■ Job
Render the following material again verbatim, leaving nothing out.

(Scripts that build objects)
──────────────────────────────

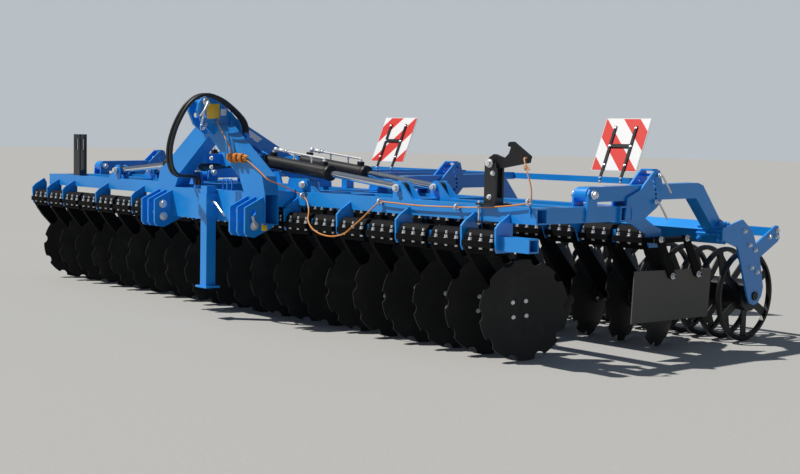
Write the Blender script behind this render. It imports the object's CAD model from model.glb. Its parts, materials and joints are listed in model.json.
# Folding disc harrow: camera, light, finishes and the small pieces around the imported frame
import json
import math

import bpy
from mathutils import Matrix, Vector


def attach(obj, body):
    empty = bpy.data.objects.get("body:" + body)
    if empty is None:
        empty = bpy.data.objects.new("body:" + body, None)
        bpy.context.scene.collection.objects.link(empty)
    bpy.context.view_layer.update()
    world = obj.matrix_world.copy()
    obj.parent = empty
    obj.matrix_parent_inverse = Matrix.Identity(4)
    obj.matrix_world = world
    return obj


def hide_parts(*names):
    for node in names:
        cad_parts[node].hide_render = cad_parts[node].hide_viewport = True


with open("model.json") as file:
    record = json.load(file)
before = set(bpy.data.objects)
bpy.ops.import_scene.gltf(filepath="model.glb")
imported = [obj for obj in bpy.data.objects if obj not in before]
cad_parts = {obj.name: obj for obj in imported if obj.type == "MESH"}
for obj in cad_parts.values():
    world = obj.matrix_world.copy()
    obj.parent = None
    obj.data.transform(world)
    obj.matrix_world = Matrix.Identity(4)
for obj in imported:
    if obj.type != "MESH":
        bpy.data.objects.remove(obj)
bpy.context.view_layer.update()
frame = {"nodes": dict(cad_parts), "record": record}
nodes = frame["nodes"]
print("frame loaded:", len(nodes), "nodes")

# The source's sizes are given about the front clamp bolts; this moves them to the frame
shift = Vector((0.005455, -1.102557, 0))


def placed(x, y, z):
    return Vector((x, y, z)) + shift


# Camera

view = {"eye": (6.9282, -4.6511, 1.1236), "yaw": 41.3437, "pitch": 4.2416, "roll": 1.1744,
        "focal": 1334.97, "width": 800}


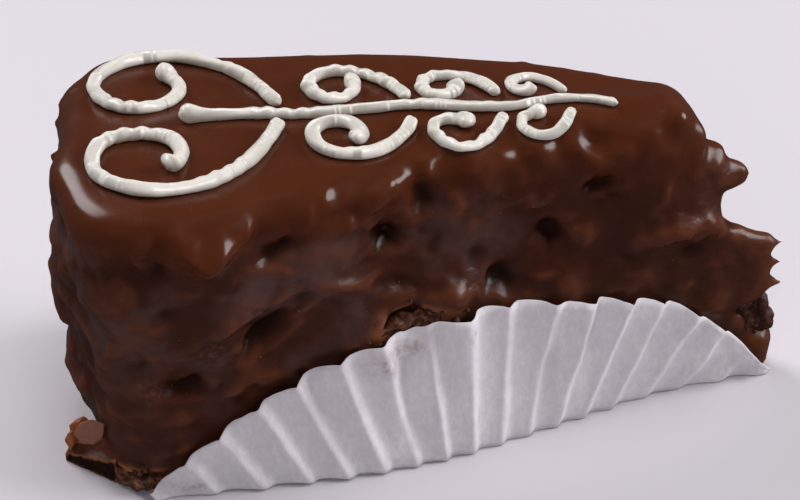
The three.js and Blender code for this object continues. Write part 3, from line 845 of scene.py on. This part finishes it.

──────────────────────────────

■ Response
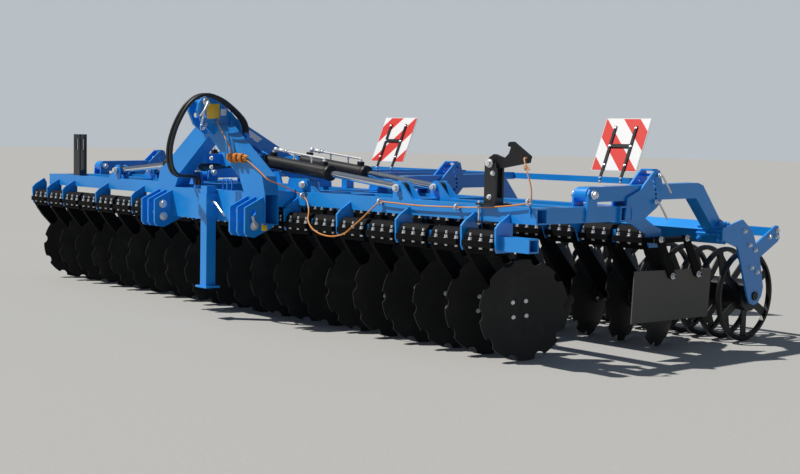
Write the Blender script behind this render. It imports the object's CAD model from model.glb. Its parts, materials and joints are listed in model.json.
# Folding disc harrow: camera, light, finishes and the small pieces around the imported frame
import json
import math

import bpy
from mathutils import Matrix, Vector


def attach(obj, body):
    empty = bpy.data.objects.get("body:" + body)
    if empty is None:
        empty = bpy.data.objects.new("body:" + body, None)
        bpy.context.scene.collection.objects.link(empty)
    bpy.context.view_layer.update()
    world = obj.matrix_world.copy()
    obj.parent = empty
    obj.matrix_parent_inverse = Matrix.Identity(4)
    obj.matrix_world = world
    return obj


def hide_parts(*names):
    for node in names:
        cad_parts[node].hide_render = cad_parts[node].hide_viewport = True


with open("model.json") as file:
    record = json.load(file)
before = set(bpy.data.objects)
bpy.ops.import_scene.gltf(filepath="model.glb")
imported = [obj for obj in bpy.data.objects if obj not in before]
cad_parts = {obj.name: obj for obj in imported if obj.type == "MESH"}
for obj in cad_parts.values():
    world = obj.matrix_world.copy()
    obj.parent = None
    obj.data.transform(world)
    obj.matrix_world = Matrix.Identity(4)
for obj in imported:
    if obj.type != "MESH":
        bpy.data.objects.remove(obj)
bpy.context.view_layer.update()
frame = {"nodes": dict(cad_parts), "record": record}
nodes = frame["nodes"]
print("frame loaded:", len(nodes), "nodes")

# The source's sizes are given about the front clamp bolts; this moves them to the frame
shift = Vector((0.005455, -1.102557, 0))


def placed(x, y, z):
    return Vector((x, y, z)) + shift


# Camera

view = {"eye": (6.9282, -4.6511, 1.1236), "yaw": 41.3437, "pitch": 4.2416, "roll": 1.1744,
        "focal": 1334.97, "width": 800}


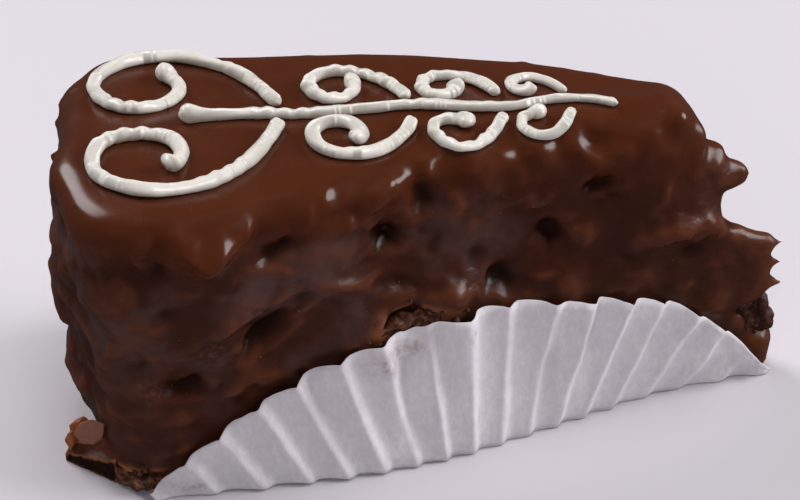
The three.js and Blender code for this object continues. Write part 3, from line 845 of scene.py on. This part finishes it.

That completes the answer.